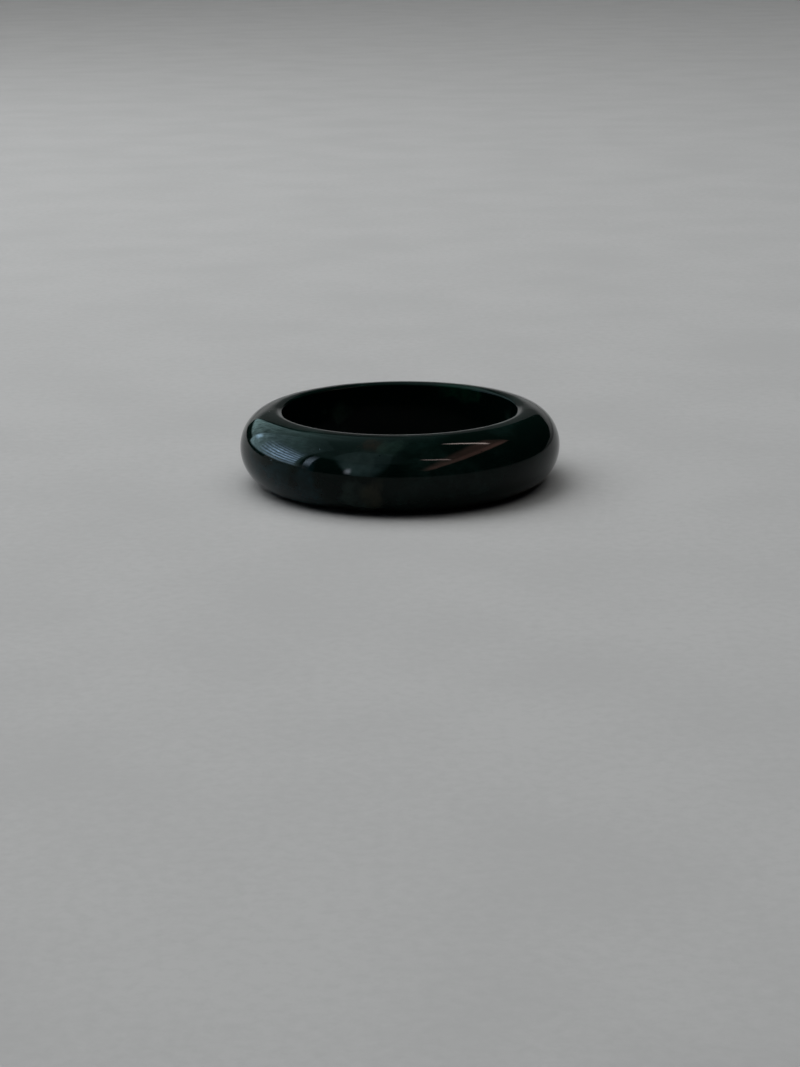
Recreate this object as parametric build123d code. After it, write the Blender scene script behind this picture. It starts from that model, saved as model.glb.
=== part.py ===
from build123d import *
import os

# A stackable ring, cut and polished from one piece of dark green stone.
# It lies on its side: its axis is Z and its lower rim rests at Z = 0.
# All sizes are in millimetres.

BORE_RADIUS = 8.65          # finger hole, 17.3 across
OUTER_RADIUS = 11.77        # crest of the dome, half-way up the ring
RING_HEIGHT = 5.5           # along the finger, from one rim land to the other
LAND_RADIUS = 9.2           # where the flat rim land ends and the dome starts
BEVEL_WIDTH = 0.37          # the eased bore edge, measured across the rim
BEVEL_DROP = 0.11           # the eased bore edge, measured down the bore
BORE_EDGE_ROUNDING = 0.1    # where the eased edge runs into the bore wall


def ring_section():
    """The D-shaped section beside the axis: bore wall, eased edges, rim lands and dome."""
    mid_height = RING_HEIGHT / 2
    dome_depth = OUTER_RADIUS - LAND_RADIUS
    land_inner = BORE_RADIUS + BEVEL_WIDTH
    with BuildSketch(Plane.XZ) as section:
        with BuildLine():
            dome = EllipticalCenterArc(
                (LAND_RADIUS, mid_height), dome_depth, mid_height, start_angle=-90, arc_size=180
            )
            Polyline(
                dome @ 1,
                (land_inner, RING_HEIGHT),
                (BORE_RADIUS, RING_HEIGHT - BEVEL_DROP),
                (BORE_RADIUS, BEVEL_DROP),
                (land_inner, 0),
                dome @ 0,
            )
        make_face()
        bore_corners = section.vertices().group_by(Axis.X)[0]
        fillet(bore_corners, BORE_EDGE_ROUNDING)
    return section.sketch


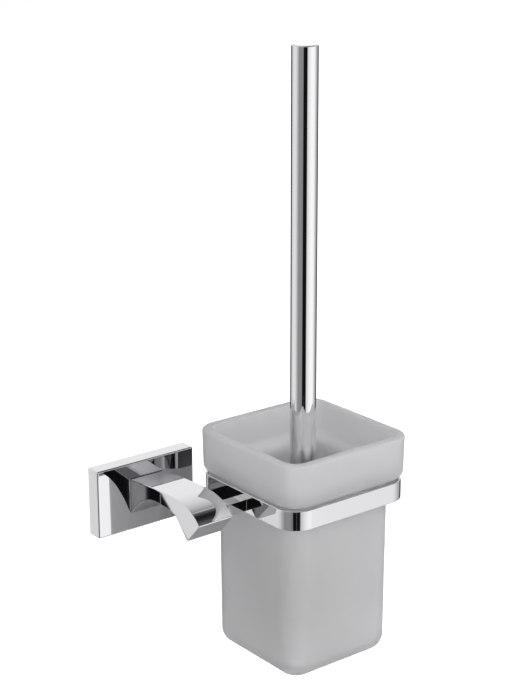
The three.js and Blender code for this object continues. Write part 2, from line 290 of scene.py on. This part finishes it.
scene.world = studio_sky()
pale_floor()
object_middle = (cad_low + cad_high) / 2
soft_light("key", at=(1.1, -1.3, 1.1), width=1.2, power=7)
soft_light("fill", at=(-1.5, -0.6, 0.8), width=1.4, power=4)

# ---------------------------------------------------------------------------------------------
# Wall plate: a cast zinc cover, polished and chromed, hollow at the back. It drops over the
# bracket. Its faces are flat and its outer edges only just broken, as polishing leaves them.
plate_low, plate_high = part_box("wall_plate")
plate_corner = 0.0011
plate_edge = 0.0010
plate_wall = 0.003
plate_inner_corner = 0.00015
rim_edge = 0.0002
edge_steps = 5
keep_flat = 0.00012               # a flat face is held flat by a row this far from its edge


def smooth_mesh(name, points, faces):
    """A mesh of points and faces, shaded smooth."""
    mesh = bpy.data.meshes.new(name)
    mesh.from_pydata(points.tolist(), [], faces)
    mesh.polygons.foreach_set("use_smooth", np.ones(len(faces), bool))
    mesh.update()
    return mesh


def skin(name, rows, around=False):
    """A closed skin over rows of points, rows x columns x 3. Quads join each row to the next and
    the last column to the first; the end rows are closed by a flat face each, or to each other
    when the rows run around. If its volume comes out negative the faces are turned over."""
    count, columns = rows.shape[:2]
    index = np.arange(count * columns).reshape(count, columns)
    if around:
        index = np.vstack([index, index[:1]])
    a, b = index[:-1], index[1:]
    quads = np.stack([a, np.roll(a, -1, 1), np.roll(b, -1, 1), b], -1).reshape(-1, 4)
    faces = quads.tolist()
    points = rows.reshape(-1, 3)
    centred = points - points.mean(0)
    p, q, r, s = (centred[quads[:, corner]] for corner in range(4))
    volume = (np.cross(p, q) * r).sum() + (np.cross(p, r) * s).sum()
    if not around:
        for end in (index[0][::-1], index[-1]):
            faces.append(end.tolist())
            loop = centred[end]
            volume += (np.cross(loop[0], loop) * np.roll(loop, -1, 0)).sum()
    if volume < 0:
        faces = [face[::-1] for face in faces]
    return smooth_mesh(name, points, faces)


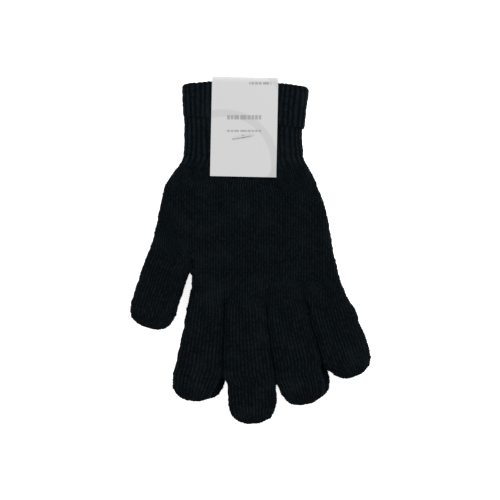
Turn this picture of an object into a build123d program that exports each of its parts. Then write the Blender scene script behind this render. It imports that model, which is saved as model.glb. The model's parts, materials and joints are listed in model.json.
|---|
- _Exercise prompt_: Give back all the data exactly as written.

- _Solution to the exercise_:
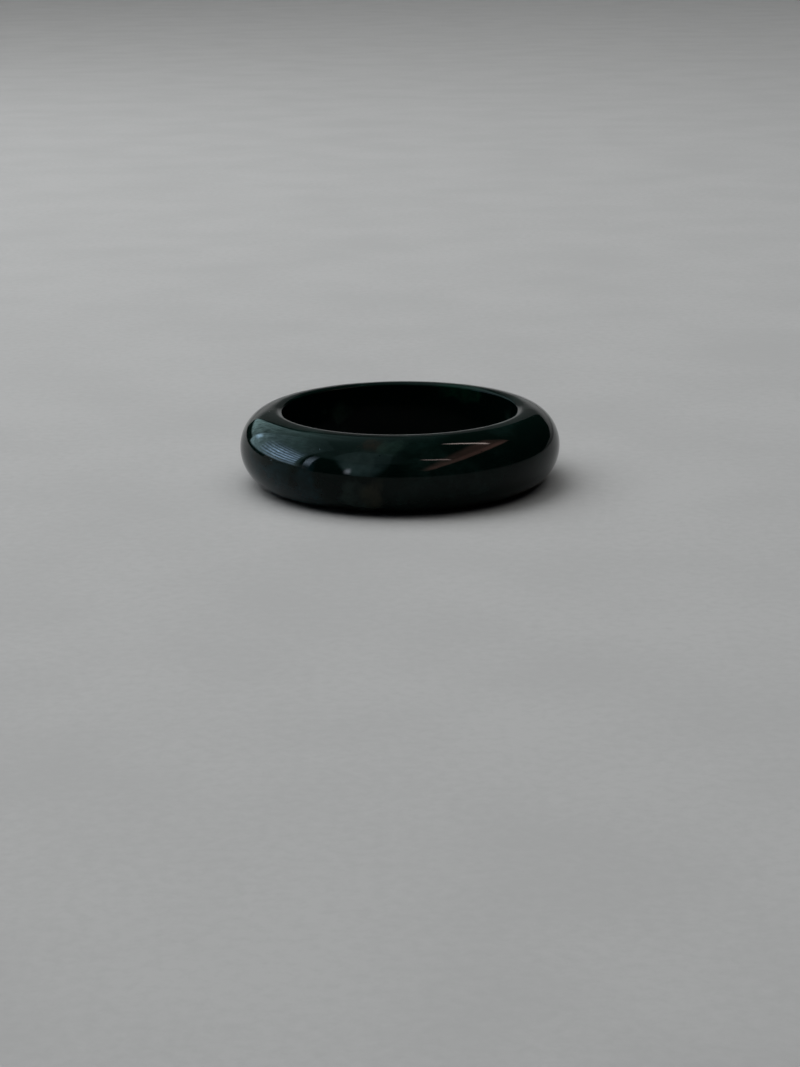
Recreate this object as parametric build123d code. After it, write the Blender scene script behind this picture. It starts from that model, saved as model.glb.
=== part.py ===
from build123d import *
import os

# A stackable ring, cut and polished from one piece of dark green stone.
# It lies on its side: its axis is Z and its lower rim rests at Z = 0.
# All sizes are in millimetres.

BORE_RADIUS = 8.65          # finger hole, 17.3 across
OUTER_RADIUS = 11.77        # crest of the dome, half-way up the ring
RING_HEIGHT = 5.5           # along the finger, from one rim land to the other
LAND_RADIUS = 9.2           # where the flat rim land ends and the dome starts
BEVEL_WIDTH = 0.37          # the eased bore edge, measured across the rim
BEVEL_DROP = 0.11           # the eased bore edge, measured down the bore
BORE_EDGE_ROUNDING = 0.1    # where the eased edge runs into the bore wall


def ring_section():
    """The D-shaped section beside the axis: bore wall, eased edges, rim lands and dome."""
    mid_height = RING_HEIGHT / 2
    dome_depth = OUTER_RADIUS - LAND_RADIUS
    land_inner = BORE_RADIUS + BEVEL_WIDTH
    with BuildSketch(Plane.XZ) as section:
        with BuildLine():
            dome = EllipticalCenterArc(
                (LAND_RADIUS, mid_height), dome_depth, mid_height, start_angle=-90, arc_size=180
            )
            Polyline(
                dome @ 1,
                (land_inner, RING_HEIGHT),
                (BORE_RADIUS, RING_HEIGHT - BEVEL_DROP),
                (BORE_RADIUS, BEVEL_DROP),
                (land_inner, 0),
                dome @ 0,
            )
        make_face()
        bore_corners = section.vertices().group_by(Axis.X)[0]
        fillet(bore_corners, BORE_EDGE_ROUNDING)
    return section.sketch


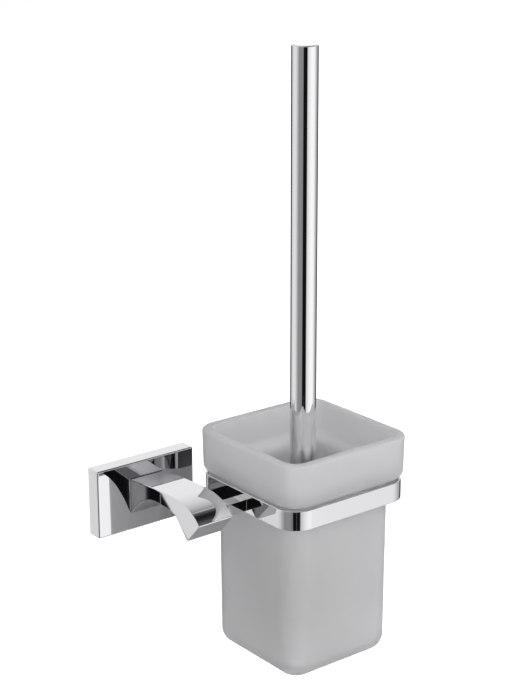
The three.js and Blender code for this object continues. Write part 2, from line 290 of scene.py on. This part finishes it.
scene.world = studio_sky()
pale_floor()
object_middle = (cad_low + cad_high) / 2
soft_light("key", at=(1.1, -1.3, 1.1), width=1.2, power=7)
soft_light("fill", at=(-1.5, -0.6, 0.8), width=1.4, power=4)

# ---------------------------------------------------------------------------------------------
# Wall plate: a cast zinc cover, polished and chromed, hollow at the back. It drops over the
# bracket. Its faces are flat and its outer edges only just broken, as polishing leaves them.
plate_low, plate_high = part_box("wall_plate")
plate_corner = 0.0011
plate_edge = 0.0010
plate_wall = 0.003
plate_inner_corner = 0.00015
rim_edge = 0.0002
edge_steps = 5
keep_flat = 0.00012               # a flat face is held flat by a row this far from its edge


def smooth_mesh(name, points, faces):
    """A mesh of points and faces, shaded smooth."""
    mesh = bpy.data.meshes.new(name)
    mesh.from_pydata(points.tolist(), [], faces)
    mesh.polygons.foreach_set("use_smooth", np.ones(len(faces), bool))
    mesh.update()
    return mesh


def skin(name, rows, around=False):
    """A closed skin over rows of points, rows x columns x 3. Quads join each row to the next and
    the last column to the first; the end rows are closed by a flat face each, or to each other
    when the rows run around. If its volume comes out negative the faces are turned over."""
    count, columns = rows.shape[:2]
    index = np.arange(count * columns).reshape(count, columns)
    if around:
        index = np.vstack([index, index[:1]])
    a, b = index[:-1], index[1:]
    quads = np.stack([a, np.roll(a, -1, 1), np.roll(b, -1, 1), b], -1).reshape(-1, 4)
    faces = quads.tolist()
    points = rows.reshape(-1, 3)
    centred = points - points.mean(0)
    p, q, r, s = (centred[quads[:, corner]] for corner in range(4))
    volume = (np.cross(p, q) * r).sum() + (np.cross(p, r) * s).sum()
    if not around:
        for end in (index[0][::-1], index[-1]):
            faces.append(end.tolist())
            loop = centred[end]
            volume += (np.cross(loop[0], loop) * np.roll(loop, -1, 0)).sum()
    if volume < 0:
        faces = [face[::-1] for face in faces]
    return smooth_mesh(name, points, faces)


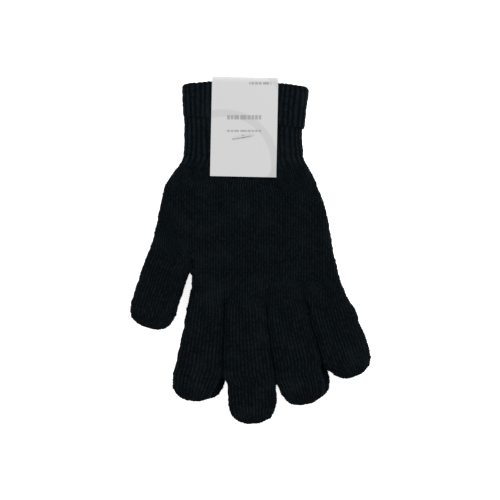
Turn this picture of an object into a build123d program that exports each of its parts. Then write the Blender scene script behind this render. It imports that model, which is saved as model.glb. The model's parts, materials and joints are listed in model.json.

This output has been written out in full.